On the other hand, being more thrifty at home can give immediate returns, possibly to the level of, “I don’t know where all this money came from?” And if one focuses on building happiness and shedding wasteful spending at the same time, it’s deeply satisfying. Whenever I don’t spend on what I don’t want, that’s a victory against The System.
Honorable mention: a relative asked us to buy/gift Breaking Free from Broke by George Kamel, a Ramsey personality. We did, and of course we also borrowed a copy from the library to read for ourselves, so that we’d be able to talk about it.
I was actually struck by how close the Ramsey system is to Your Money or Your Life. They end up in the same place, and they take roughly the same steps to get there. The major difference is that the Dominguez–Robin system starts with tracking spending, and lets a budget create itself from that effort. Ramsey works those steps in reverse: make the budget, then track spending to judge actual performance against the intentions in the budget.
The other thing I noticed in Breaking Free from Broke specifically is that it is so much more modern.

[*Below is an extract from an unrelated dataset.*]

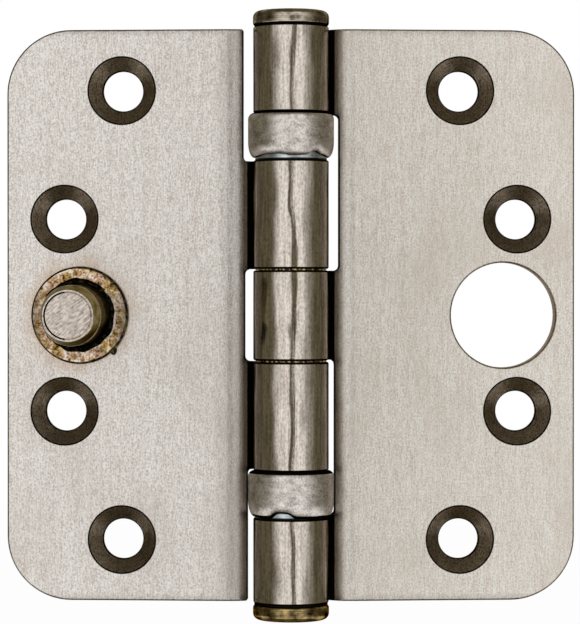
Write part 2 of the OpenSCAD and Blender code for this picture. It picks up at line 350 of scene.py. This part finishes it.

There’s more focus on debt, including student and credit-card debt, which were both far smaller issues when Your Money or Your Life was being written.
Finally, for people who want to live free of a credit score, the Ramsey group is the place to be looking. I had not known about any of this early on, so I bootstrapped a credit score to be able to borrow money for car and house.
“But what if everyone reduced consumption? The economy would grind to a halt! We wouldn’t have things!”
For one, don’t worry. Human nature is working against it.
But for the other point… many dollars would still be spent, but on meaningful things. Do we really want a meaningless economy? Making the fake numbers go up, only so that people can remain so unfulfilled?